X = np.array(data_json['X']) //  covariates (including intercept) for prediction points                                   
y1 = np.array(data_json['y1']) //  response variable  for non-missing obs.
coords1 = np.array(data_json['coords1']) //  coords of non-missing obs.
coords = np.array(data_json['coords']) //  coords of  prediction points
pho = data_json['pho'] //  range
sigma = data_json['sigma'] //  sill
tau = data_json['tau'] //  nugget

data = {'N1': X1.shape[0],'N': X.shape[0], 'K': X1.shape[1], 
        'X1': X1, 'X': X, 'y1': y1, 'coords1':coords1,'coords':coords,
        'pho':pho, 'sigma':sigma, 'tau':tau}
        
# Compile the model
stanm = pystan.StanModel(file='./stan/GP_gamma_model_exact.stan')

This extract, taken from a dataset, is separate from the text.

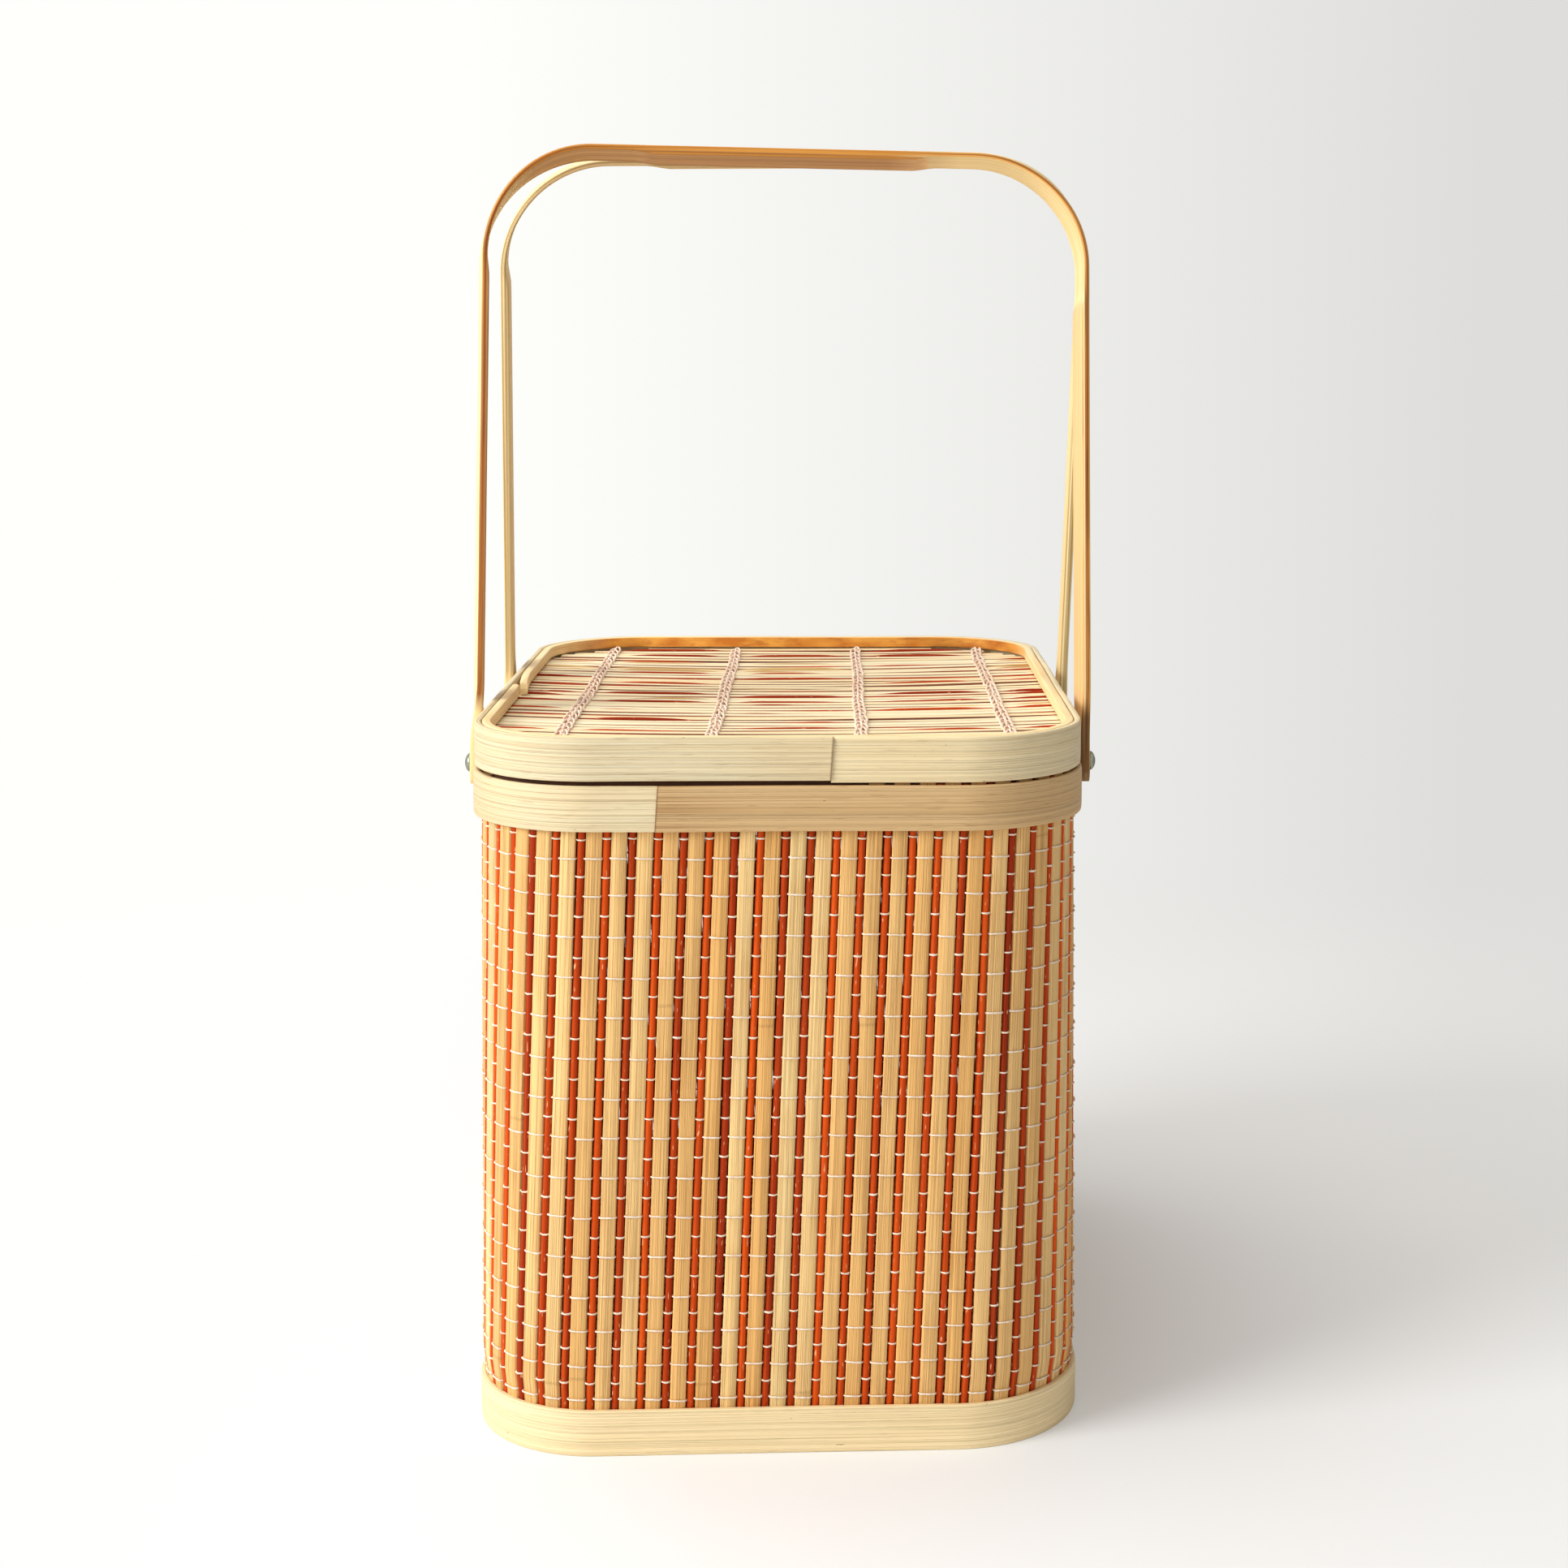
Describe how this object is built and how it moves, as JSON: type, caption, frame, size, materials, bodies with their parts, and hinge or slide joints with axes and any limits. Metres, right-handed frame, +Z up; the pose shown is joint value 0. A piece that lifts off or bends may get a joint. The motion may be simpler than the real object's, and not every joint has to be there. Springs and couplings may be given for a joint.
{
  "type": "bamboo picnic basket",
  "caption": "Rectangular bamboo basket with rounded corners, a lift-off lid with a sunken splint panel, and bent carrying bails that swing on screws at the sides.",
  "frame": {"origin": "on the table, midway under the basket", "axes": "+Z up, +X to the right between the pivots of each bail, -Y to the front"},
  "size_m": [0.2414, 0.29, 0.4674],
  "materials": {
    "pale_bamboo": "satin, bent strip",
    "bamboo_mat": "pale slats with narrow orange-red sticks",
    "bamboo_splints": "pale splints with thin red lines",
    "golden_bamboo": "clear lacquer over streaked bamboo",
    "cotton_thread": "matt cord",
    "steel": "plain steel"
  },
  "bodies": {
    "basket": {"base_outer_hoop": "pale_bamboo", "base_foot_hoop": "pale_bamboo", "bottom_panel": "bamboo_mat", "base_inner_hoop": "pale_bamboo", "floor_batten_left": "golden_bamboo", "floor_batten_right": "golden_bamboo", "woven_wall": "bamboo_mat", "rim_outer_hoop": "pale_bamboo", "rim_inner_hoop": "pale_bamboo", "pivot_screw_front_left": "steel", "spacer_front_left": "steel", "washer_front_left": "steel", "nut_front_left": "steel", "pivot_screw_front_right": "steel", "spacer_front_right": "steel", "washer_front_right": "steel", "nut_front_right": "steel", "pivot_screw_rear_left": "steel", "spacer_rear_left": "steel", "washer_rear_left": "steel", "nut_rear_left": "steel", "pivot_screw_rear_right": "steel", "spacer_rear_right": "steel", "washer_rear_right": "steel", "nut_rear_right": "steel"},
    "lid": {"lid_outer_hoop": "pale_bamboo", "lid_inner_hoop": "pale_bamboo", "lid_seat_hoop": "pale_bamboo", "lid_panel": "bamboo_splints", "lid_stitch_1": "cotton_thread", "lid_stitch_2": "cotton_thread", "lid_stitch_3": "cotton_thread", "lid_stitch_4": "cotton_thread"},
    "front_bail": {"front_bail": "golden_bamboo"},
    "rear_bail": {"rear_bail": "golden_bamboo"}
  },
  "joints": [
    {"name": "lid_lift", "type": "slide", "parent": "basket", "child": "lid", "axis": [0, 0, 1], "range_m": [0, 0.12]},
    {"name": "front_bail_swing", "type": "hinge", "parent": "basket", "child": "front_bail", "pos_m": [0, -0.05, 0.2325], "axis": [1, 0, 0], "range_deg": [0, 161]},
    {"name": "rear_bail_swing", "type": "hinge", "parent": "basket", "child": "rear_bail", "pos_m": [0, 0.05, 0.2325], "axis": [-1, 0, 0], "range_deg": [0, 161]}
  ]
}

# Train the model and generate samples
stan_fit = stanm.sampling(data=data, iter=1000, chains=3, 
                          warmup=500, thin=1, seed=101)

Stan code:

functions{  
    matrix cov_exp_L(real sigmasq,real tausq,real pho, vector vdist, int N){
        int h = 0;
        matrix[N, N] K;

        for (j in 1:(N - 1)){
            K[j, j] = sigmasq + tausq;
                for (k in (j + 1):N){
                    h = h + 1;
                    K[j, k] = sigmasq * exp(- pho * vdist[h]);
                    K[k, j] = K[j, k];
            }
          }
          K[N, N] = sigmasq + tausq;
          return cholesky_decompose(K);
    }
    vector get_vdist(matrix coords){
        int h = 0;
        int N = dims(coords)[1];
        vector[N * (N - 1) / 2] vdist;

        for(j in 1:(N - 1)){
            for(k in (j + 1):N){
                h = h + 1;
                vdist[h] = distance(coords[j, ], coords[k, ]);
            }
        }
        return vdist;
    }
}
data {
    int N;                            //the number of observations
    int N1;                           //the number of observations (non-missing)
    int K;                            //the number of columns in the model matrix
    
    matrix[N,K] X;                    //the model matrix
    matrix[N, 2] coords;              //the coordinates matrix
 
    real y1[N1];                      //the response (non-missing)
    matrix[N1,K] X1;                  //the model matrix (non-missing)
    matrix[N1, 2] coords1;            //the coordinates matrix (non-missing)
        
    real sigma;
    real tau;
    real pho;
}
transformed data{
    vector[N * (N - 1) / 2] vdist;
    matrix[N, N] L; 

    vdist = get_vdist(coords);   
    L = cov_exp_L(square(sigma), square(tau), pho, vdist, N);
}
parameters {
    vector[K] betas;                   //the regression parameters
    real<lower=0> inverse_phi;         //the variance parameter
   
    vector[N] eta;    
}
transformed parameters {
    vector[N] mu;                       //the expected values (linear predictor)
    vector[N] beta;                     //rate parameter for the gamma distribution
    vector[N1] mu1;                     //the expected values (linear predictor, non-missing)
    vector[N1] beta1;                   //rate parameter for the gamma distribution (non-missing)
    vector[N] gp;                    
    
    gp = L*eta;
    
    mu1 = exp(X1*betas + gp[1:N1]);  //using the log link 
    beta1 = rep_vector(inverse_phi, N1) ./ mu1;
    
    mu = exp(X*betas + gp); //using the log link 
    beta = rep_vector(inverse_phi, N) ./ mu;
}
model {  
    betas ~ cauchy(0,2.5);               // prior on the fixed effects
    inverse_phi ~ exponential(1);        // prior on inverse dispersion parameter
    
    eta ~ std_normal();  
    
    y1 ~ gamma(inverse_phi,beta1);
}
generated quantities {
    vector[N] y_rep;
    for(n in 1:N){
        y_rep[n] <- gamma_rng(inverse_phi,beta[n]); //posterior draws to get posterior predictive checks
    }
}

Is that gp use correct?

I would move prediction step to generated quantities or even implement it with python.

thanks @ahartikainen!

I was wondering about that, so I also tried to leave the mu1 and beta1 lines, remove the mu and beta lines, and in the generated quantities only predict the observed data, but after more than 2 hours the program is still running.

Built-in cov_exp_quad as shown in https://mc-stan.org/docs/2_19/stan-users-guide/fit-gp-section.html will give a big speed-up.

For 2D spatial GP, a basis function approximation will be even faster. See the paper Practical Hilbert space approximate Bayesian Gaussian processes for probabilistic programming which has also a link to the Stan code.

3 Likes

Thanks @avehtari! I will have a try.